According to sources close to the investigation, the suspects are teenagers and men in their 20s who had a relatively typical Canadian upbringing, but — allegedly spurred on by images of conflict in Iraq and Afghanistan and angered by what they saw as the mistreatment of Muslims at home — became increasingly violent.
There is simply no substitute for the kind of solid police work which is central to homeland security. I trust the NYPD in this country about a thousand times more than I do the federal government in this arena. (Heck, the NYPD probably gets better overseas intelligence.) The Canadian investigation, further detailed in the Washington Post, seems to be devoid of the kind of federal bureaucratic mishaps that are all too routine here:
The investigators' interest was heightened after the visit to Toronto in March 2005 of two men from Georgia, Syed Ahmed, 21, and Ehsanul Sadequee, 19, who were later charged under anti-terrorism laws. The men allegedly met with at least three Canadians to discuss potential bombing targets, the FBI has said. The charges revealed Monday said the terrorism activity in Canada began on March 1, 2005.
According to those charges, 10 of the men gathered in a vacant wooded area north of Toronto for what authorities call "terrorism-related training." Residents of the rural area say they heard the sounds of automatic weapons and saw men in camouflage uniforms in the woods near Washago, about 90 miles north of Toronto, several times last year.
Police swept the area for evidence after the men had left, according to reports here.
This is simply good solid detective work. Patterns emerged, leads were tracked, suspects were monitored, and arrests were made. I don't see any evidence that this involved the warrantless tapping of phones, surveillence of citizens tangential to the investigation, torturing of suspects, or indefinite detentions and renditions. The Mounties acted on tips.
Another thing that strikes me is that all the talk of the immigration debate in this country focuses on our porous southern border. Anti-immigrant factions use the spectre of terrorism to say that "in this day and age, our borders need to be protected." But it's always focused at Mexico, despite the fact that the only known terrorists to cross into this country over borders were from Canada,
The charged men, all of them said by authorities to be Canadian citizens or longtime residents, are from areas around Toronto and Kingston, Ontario. Two of those charged, Yasim Abdi Mohamed, 24, and Mohammed Dirie, 22, both of whom moved from Somalia to Kingston, are already in jail, having been caught at the U.S. border last August attempting to bring handguns into Canada.
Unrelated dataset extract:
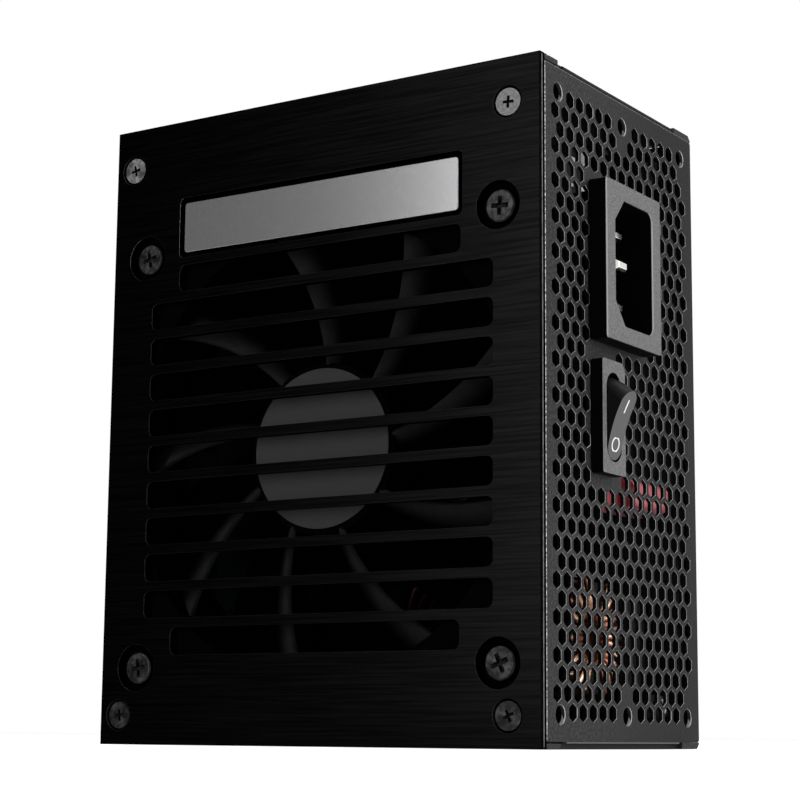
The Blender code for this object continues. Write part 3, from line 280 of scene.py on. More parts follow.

It begs the question of "Which border is really the porous one?" and "What's really driving the relentless focus on the Mexican border to the exclusion of the Canadian one?"
Finally, this item from the Washington Post shows that the law enforcement apparatus in Canada not only has their act together in fighting terror, they understand the difference between what's important and what's irrelevant:
It promises to be a grand June wedding, two scarlet-coated officers of the famed Royal Canadian Mounted Police standing before a justice of the peace with an escort of similarly spiffy Mounties observing the nuptials on the eve of Canada Day, a national holiday.
When the two constables become the first male Mounties to marry each other, the grumpiest witness-from-afar might well be Prime Minister Stephen Harper. The planned union of Jason Tree and David Connors in Nova Scotia on June 30 has cast a spotlight on Harper's pledge to his conservative backers to try to roll back same-sex marriage laws.
Harper has not spoken publicly about the upcoming wedding and has ordered his party members to shut up about the matter, an attempt to silence lawmakers that has served to draw more attention to the issue while sparking complaints about the prime minister's heavy-handedness.
"I think it's great if we change the public perception," said Tree, 27, who patrols a stretch of rural fishing communities along the Bay of Fundy. "If the public sees the RCMP as representing the diversity of the community, that is good."
About 25 miles away, Connors, 28, helps to police Yarmouth, a town of 8,000. The two men met in college eight years ago and have been partners since.
It's not that these two Mounties (who always get their man... OK, the joke was just sitting there, I had to go for it) had anything to do with stopping the terror cell, or that Canada is truly and completely progressive (witness Prime Minister Harper's anger at the issue, and his pledge to re-open the approval of same-sex marriage). But the difference between the relative nonchalance to two Mounties marrying in that country, and over here, where Arabic translators are fired by the Army because they are gay, is stark. Two servicemen were married in Canada last year at an Air Force base. The RCMP see these impending nuptials as a non-issue. Would that everybody understood the real problems facing the world as well as these two:
Tree said he had been open about their relationship since he joined the force six years ago, and "from the outset, I have never had a single problem." The force has assigned the two men close together, as it does with other couples, and fellow officers "have all been great," Tree said from their home in Meteghan, southwest of Halifax.
"There does exist that social stereotype of a kind of straight, masculine image of police," he added. "We say you can be in the force and be gay."
Maybe, as Canada has been focused on actual threats rather than incidental, made-up threats to traditional marriage, they were more attuned to finding and bringing terrorists to justice. Just a theory.